When Staying Outside York City Centre Makes Financial Sense

From below fragment of exterior of modern building with Hotel signage against cloudless blue sky in city

If city-centre rates for your dates are above £180, the maths on outer options shifts meaningfully.

Novotel York on Fishergate sits on the city fringe — walkable to the centre in about 20 minutes, and far enough out that pricing runs 20–30% lower than comparable inner-city properties. It’s a 4-star chain hotel with parking, which most central York hotels either charge for separately or don’t offer at all. For a family arriving by car, free parking alone saves £15–£20 per day, which changes the true cost comparison significantly before you’ve looked at a single room rate.

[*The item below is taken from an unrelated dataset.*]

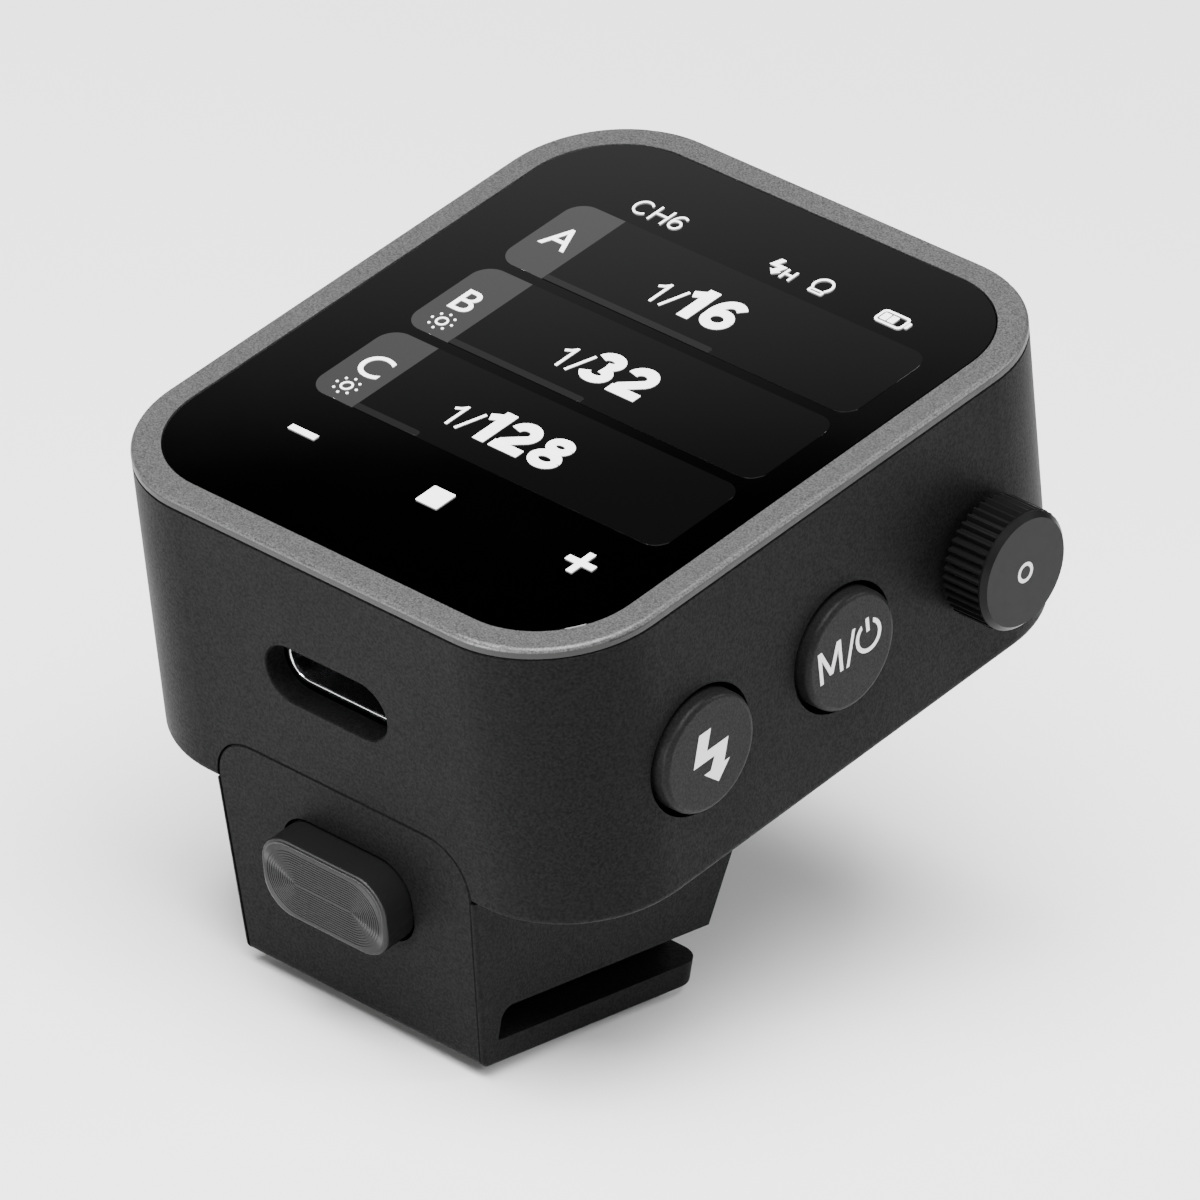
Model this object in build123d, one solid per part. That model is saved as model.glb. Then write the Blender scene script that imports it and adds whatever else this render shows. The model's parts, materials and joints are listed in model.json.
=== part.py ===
from build123d import *
import os
from math import cos, sin, tan, radians

# Wireless flash trigger. Millimetres, +Z up.
# Origin: centre of the hot-shoe foot's sole. +Y points to the front (the side that enters the
# camera's shoe), -Y to the photographer, +X to the side with the two keys and the dial.
# The case is a box tilted about X so that its screen faces the photographer. Its own frame has
# its origin at the centre of the screen face, with local y up the screen and local z out of it,
# so a depth below the screen face is a negative local z.

# ---- case ----
TILT = 15.8                      # angle between screen face and sole
CASE_ORIGIN = (0.0, 3.44, 35.62)
CASE_W, CASE_L, CASE_T = 36.9, 43.8, 19.0
CORNER_R = 7.7
WALL, FLOOR = 1.5, 1.5
BEZEL_T = 0.6                    # visible height of the bezel on the side
PARTING = 0.06                   # groove between bezel and shell
WINDOW_W, WINDOW_L, WINDOW_R = 33.5, 40.3, 6.0
GLASS_GAP, GLASS_T = 0.06, 0.7
REBATE = 0.4                     # shell wall is thinner where the bezel skirt sits
REBATE_D = 2.2
USB_W, USB_H, USB_R, USB_D = 9.3, 3.8, 1.899, 8.72      # mouth in the rear wall and its depth

# ---- hot-shoe foot (ISO 518 sizes) ----
FOOT_W, PLATE_T = 18.6, 1.6      # plate width at mid-length on its upper edge, plate thickness
FOOT_REAR, FOOT_FRONT = -9.25, 9.2
PLATE_R, SOLE_R, REAR_R = 1.6, 0.25, 0.25    # front corners, sole edges, rear upright edges
HEEL_R = 0.6                     # rounding between the sole and the rear face
NECK_W, SLOT_H, SLOT_END = 12.4, 2.1, -8.45
SLOT_TOP_R, SLOT_LOW_R = 0.8, 0.2            # rounding at the closed end of the slots
DRAFT, TAPER = 3.05, 0.9         # side faces lean outwards going up and close in towards the front
FRONT_LEAN = 13.25
NECK_FRONT = 9.1                 # where the leaning front face starts, above the slots
COVER_T, TAB_T = 1.1, 0.7        # rear cover, and its thinner tab on the case
COVER_INSET = 0.3                # the block shows as a thin lip on both sides of the cover
TAB_TOP, TAB_R = 15.55, 3.0      # depth of the tab's upper edge below the screen face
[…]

Villages within 15 miles — Easingwold to the north, Tadcaster to the southwest, Malton to the northeast — have independent B&Bs running at £70–£90 per night on dates when York city hotels are pushing £180+. Over three nights, that’s a £270–£330 difference in accommodation costs. The trade-off is obvious: you can’t walk back after an evening out in the city. If you’re travelling with young children or genuinely don’t plan to drink, the numbers favour going outside.

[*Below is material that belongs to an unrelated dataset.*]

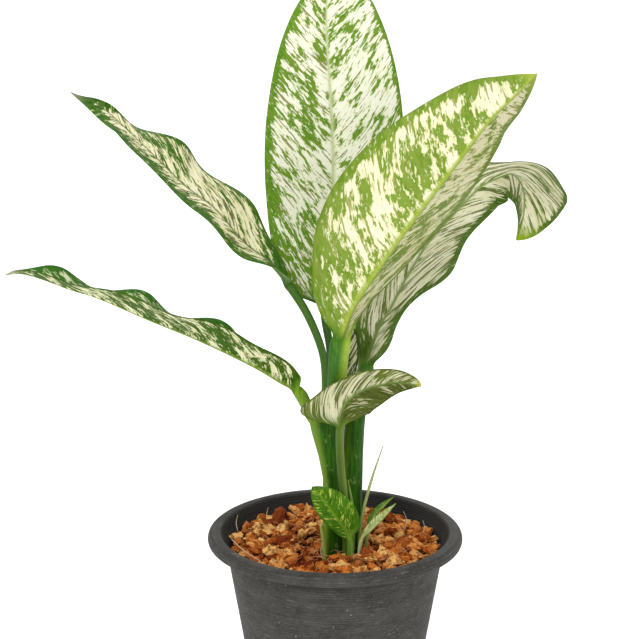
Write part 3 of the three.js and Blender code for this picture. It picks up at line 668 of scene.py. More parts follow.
# Looks of the leaves. seed: place in the noise that the markings come from. petiole: tones of one side and of
# the other, which paint light and shade on its sides, and of its streaks.
LOOKS = {
    "leaf_back_tall": dict(
        seed=3.1,
        upper=face(
            0.05, (255, 255, 236), (250, 250, 222), (190, 206, 130), (84, 136, 24), (118, 154, 46),
            (134, 136, 66), (206, 216, 160),
        ),
        under=face(
            0.02, (236, 238, 204), (226, 230, 184), (190, 204, 144), (112, 152, 62), (100, 142, 52),
            (146, 160, 92), (150, 178, 86),
        ),
        margin=(7, 4), lean=(0.01, -0.04), foot=(0.15, 0.12), foot_reach=0.3,
        petiole=((40, 84, 24), (74, 118, 40), (28, 66, 18)),
    ),
    "leaf_front_right": dict(
        seed=8.4,
        upper=face(
            0.0, (236, 234, 200), (222, 222, 176), (176, 190, 116), (74, 122, 30), (96, 138, 44),
            (112, 122, 56), (160, 180, 90),
        ),
        under=face(
            0.055, (246, 243, 210), (236, 230, 188), (198, 204, 128), (104, 138, 34), (130, 156, 58),
            (150, 158, 78), (158, 180, 60), tip=(170, 188, 70), patch=(11, 19),
        ),
        margin=(12, 8), lean=(0.01, 0.0), dull_and_shade=(0.7, 0), foot=(0.02, 0.14), foot_reach=0.5,
        petiole=((156, 182, 56), (52, 104, 18), (96, 142, 34)),
    ),
    "leaf_right_drooping": dict(
        seed=13.7,
        upper=face(
            0.17, (248, 246, 216), (232, 228, 186), (160, 170, 96), (68, 106, 24), (98, 126, 42),
            (98, 112, 44), (130, 152, 76), tip=(140, 172, 20), patch=(7, 16), streak=(2.9, 14),
            streak_cut=0.055,
        ),
        under=face(
            0.04, (208, 209, 166), (192, 196, 144), (150, 160, 92), (70, 108, 22), (98, 130, 42),
            (84, 98, 32), (126, 158, 52), patch=(7, 15), streak=(2.4, 11), streak_cut=0.065,
        ),
        margin=(6, 12), lean=(0.04, 0.0), foot=(0.45, 0.1), hang_shade=(0.62, 0.5),
        petiole=((170, 188, 112), (72, 122, 30), (110, 148, 60)),
    ),
    "leaf_left_upper": dict(
        seed=21.3,
        upper=face(
            0.11, (255, 250, 214), (244, 238, 190), (176, 184, 112), (38, 98, 2), (82, 122, 40),
            (92, 98, 44), (104, 124, 66), tip=(134, 134, 104), patch=(7, 14), streak=(2.6, 9),
            streak_cut=0.07, gloss=0.04,
        ),
        under=face(
            0.03, (230, 228, 192), (214, 212, 170), (178, 188, 132), (84, 126, 48), (104, 140, 62),
            (120, 134, 76), (128, 156, 70), gloss=0.04,
        ),
        margin=(20, 5), lean=(0.0, 0.02), foot=(0.6, 0.6),
        petiole=((76, 116, 40), (40, 86, 22), (104, 140, 56)),
    ),
    "leaf_left_lower": dict(
        seed=29.9,
        upper=face(
            -0.065, (228, 232, 194), (210, 218, 166), (146, 166, 98), (32, 98, 8), (60, 116, 22),
            (72, 108, 28), (112, 140, 56), tip=(170, 170, 142), patch=(9, 15), streak_cut=0.14, gloss=0.03,
        ),
        under=face(
            -0.03, (236, 236, 194), (208, 212, 158), (126, 142, 76), (44, 84, 6), (70, 104, 20),
            (76, 90, 20), (124, 154, 52), tip=(180, 178, 150), patch=(8, 17), streak_cut=0.07, gloss=0.03,
        ),
        margin=(3, 5), petiole=((122, 160, 40), (50, 98, 22), (80, 122, 30)),
    ),
    "leaf_front_small": dict(
        seed=37.2,
        upper=face(
            0.04, (232, 230, 194), (214, 212, 166), (176, 184, 128), (62, 102, 30), (86, 120, 46),
            (100, 112, 56), (140, 158, 88),
        ),
        under=face(
            0.045, (218, 216, 182), (196, 196, 152), (146, 154, 96), (74, 90, 20), (102, 116, 46),
            (72, 82, 16), (106, 128, 58), tip=(200, 190, 70), patch=(6, 11), streak=(2.3, 11),
            streak_cut=0.03, wavy=1.2,
        ),
        margin=(1.5, 1.5), lean=(0.12, -0.04), dull_and_shade=(0.75, 0.05),
        petiole=((104, 128, 44), (76, 104, 28), (62, 90, 26)),
    ),
    "leaf_back_hidden": dict(
        seed=41.8,
        upper=face(
            0.03, (232, 226, 188), (206, 202, 158), (140, 146, 88), (44, 72, 20), (62, 88, 30),
            (58, 72, 28), (118, 142, 70), patch=(4.5, 16), streak=(1.8, 14), streak_cut=-0.01,
        ),
        under=face(
            0.02, (214, 212, 170), (196, 196, 150), (150, 160, 104), (82, 112, 46), (96, 126, 56),
            (96, 112, 58), (126, 150, 72),
        ),
        margin=(1, 1), petiole=((56, 98, 30), (88, 126, 46), (32, 68, 20)),
    ),
    "leaf_offset": dict(
        seed=47.5,
        upper=face(
            -0.06, (196, 212, 96), (164, 190, 64), (116, 158, 40), (52, 100, 10), (78, 130, 20),
            (44, 88, 8), (112, 152, 36), patch=(3.4, 7), streak=(1.8, 8), streak_cut=0.0, broad=0.1,
            wavy=1.5,
        ),
        under=face(
            -0.12, (178, 196, 112), (160, 182, 92), (136, 166, 74), (100, 138, 52), (114, 150, 62),
            (92, 128, 46), (132, 162, 66),
        ),
        margin=(1, 1), petiole=((92, 136, 42), (116, 156, 56), (62, 104, 28)),
    ),
    "leaf_narrow_upper": dict(
        seed=53.3,
        upper=face(
            0.0, (186, 196, 124), (164, 182, 100), (124, 154, 66), (78, 118, 36), (94, 132, 46),
            (66, 104, 30), (122, 152, 62), patch=(3, 9), streak=(1.4, 8),
        ),
        margin=(0.5, 0.5), petiole=((96, 134, 50), (150, 170, 90), (72, 108, 36)),
    ),
    "leaf_narrow_lower": dict(
        seed=59.9,
        upper=face(
            0.06, (214, 216, 160), (196, 204, 140), (166, 182, 110), (116, 148, 64), (136, 162, 80),
            (110, 138, 60), (180, 192, 120), patch=(3, 9), streak=(1.4, 8),
        ),
        margin=(0.5, 0.5), petiole=((176, 188, 118), (196, 202, 140), (130, 156, 78)),
    ),
}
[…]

York also has fast rail connections from Leeds, where hotel rates run consistently lower year-round. The journey takes under 25 minutes and costs roughly £5–£8 return. Staying in Leeds and commuting into York only makes sense if York is one stop on a longer itinerary rather than the destination itself — but for multi-city trips, it’s worth factoring into the budget calculation.

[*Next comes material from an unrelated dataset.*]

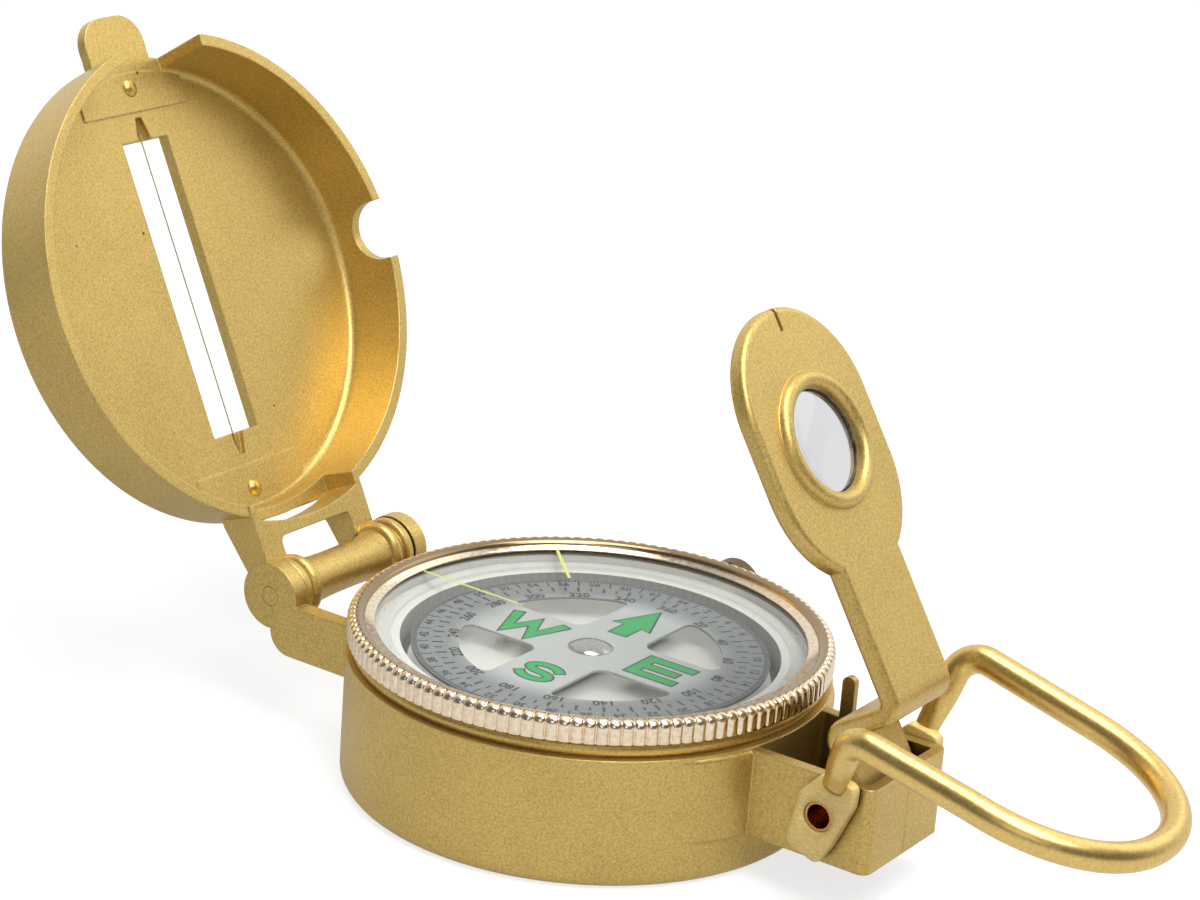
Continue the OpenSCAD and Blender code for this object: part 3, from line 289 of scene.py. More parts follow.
@dataclass(frozen=True)
class Finish:
    """A painted, metal or plastic surface with grain and, where they are given, wear, a ring of another
    colour and painted shade in hollows.
    """

    light: Colour
    dark: Colour
    rubbed: Colour | None = None
    roughness: float = 0.4
    roughness_spread: float = 0.12
    metallic: float = 1.0
    coat: float = 0.0
    coat_roughness: float = 0.03
    grain_scale: float = 5200.0
    grain_depth: float = 0.25
    bump_height: float = 0.05
    edge_radius: float = 0.25
    edge_share: float = 0.6
    pit_size: float = 0.0
    pit_colour: Colour = (0.16, 0.10, 0.03)
    brushed_along: Colour | None = None
    brush_edges: tuple[float, float] = (0.35, 0.65)
    brush_depth: float = 2.0
    dirt_share: float = 0.0
    dirt_reach: float = 9.0
    dirt_from: float = 28.3
    dirt_soft: float = 0.5
    dirt_shade: float = 0.12
    band: Band | None = None
    shows_light: float = 0.0

    def build(self, name: str, effects: Effects) -> bpy.types.Material:
        """Makes the material.

        Args:
            name: its name.
            effects: the shared shader effects.

        Returns:
            The material.
        """
        material, g, shader = principled(name)
        grain = g.group(effects.grain, Scale=self.grain_scale)
        colour, height = g.blend(grain["Tone"], self.dark, self.light), grain["Height"]
        smoothest = self.roughness - self.roughness_spread / 2
        bump = {"Strength": self.grain_depth, "Distance": self.bump_height * MM}
        if self.brushed_along:
            run = g.add("Mapping", {"Vector": g.place(), "Scale": self.brushed_along}).outputs[0]
            lines = g.noise(run, 1.0, detail=4.0, roughness=0.7)
            colour = g.blend(g.remap(lines, *self.brush_edges), self.dark, colour)
            height = g.math("ADD", g.math("MULTIPLY", lines, self.brush_depth), height)
        if self.band:
            start, end, soft = (v * MM for v in (self.band.start, self.band.end, self.band.soft))
            ring = g.group(effects.band, Start=start, End=end, Soft=soft)["Mask"]
            colour = g.blend(ring, colour, self.band.tone)
        # Painted shade: beyond a radius from the axis (the lens box's inside), hollows found by ambient
        # occlusion are blended towards a near-black copy of the dark colour.
        if self.dirt_share > 0:
            hollow = g.group(effects.recess, Reach=self.dirt_reach * MM)["Mask"]
            outside = g.group(effects.band, Start=self.dirt_from * MM, Soft=self.dirt_soft * MM)["Mask"]
            share = g.math("MULTIPLY", hollow, g.math("MULTIPLY", outside, self.dirt_share))
            colour = g.blend(share, colour, tuple(self.dirt_shade * c for c in self.dark))
        if self.rubbed:
            edges = g.group(effects.edges, Radius=self.edge_radius * MM)
            colour = g.blend(g.math("MULTIPLY", edges["Mask"], self.edge_share), colour, self.rubbed)
            bump["Normal"] = edges["Normal"]
        if self.pit_size > 0:
            pits = g.group(effects.pits, Size=self.pit_size)["Mask"]
            colour = g.blend(pits, colour, self.pit_colour)
            height = g.math("SUBTRACT", height, pits)
        g.feed(shader, {
            "Metallic": self.metallic, "Coat Weight": self.coat, "Coat Roughness": self.coat_roughness,
            "Base Color": colour, "Normal": g.add("Bump", {"Height": height, **bump}).outputs[0],
            "Roughness": g.math("MULTIPLY_ADD", grain["Tone"], self.roughness_spread, smoothest)})
        if self.shows_light > 0:
            let_light_through(material, g, shader, (1.0, 1.0, 1.0), self.shows_light)
        return material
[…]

Central York parking runs £12–£20 per day for on-street bays or multi-storey. A fringe hotel with free parking neutralises a significant portion of the city-centre price premium before you’ve weighed anything else. Run the full-cost comparison, not just the nightly room rate.

Last-Minute Deals and Direct Booking: Straight Answers

Do last-minute deals actually exist in York?

Yes, but only in specific circumstances. Within 48–72 hours of arrival on a low-demand weeknight between October and March, chain hotels — Premier Inn, ibis, Travelodge — will drop rates on unsold inventory. Dynamic pricing works in your favour here. This strategy fails completely during summer weekends, any race meeting, and the Christmas market period. Boutique and independent properties tend to hold rates rather than discount late. Last-minute tactics work for chains, not character hotels.

Is booking directly with the hotel actually cheaper?

Not always, but frequently worth 90 seconds of your time. Middletons Hotel and The Grand York both run occasional direct-booking offers — breakfast inclusions, late checkout, room upgrades — that don’t appear on Booking.com. The saving is rarely dramatic, but an included breakfast at a 4-star property in York represents real value. For OTA bookings, Booking.com’s free cancellation options remain genuinely useful if your plans are uncertain; paying marginally more for full flexibility is sometimes the rational call.

Are hotel loyalty schemes worth using for a York trip?

For most visitors, no. IHG Rewards is the exception if you stay at Hotel Indigo York — it’s the strongest IHG property in the city and worth accumulating points toward if you’re already in the programme. Marriott Bonvoy has no meaningful presence in central York. Accor’s ALL programme covers ibis York Centre. For a single annual visit, structuring your booking around a loyalty scheme adds friction without much financial return. Find the best rate for your dates and book it directly.

York’s visitor numbers have grown consistently for over a decade, and its hotel supply hasn’t kept pace. The seasonal pricing gaps that used to give budget travellers real breathing room are narrowing each year. The strategies that worked reliably a few years ago — walk-in rates, spontaneous autumn weekends — now require more precision. Knowing the calendar, going direct where it genuinely matters, and being honest about your actual date flexibility are still the levers that move the price in your favour.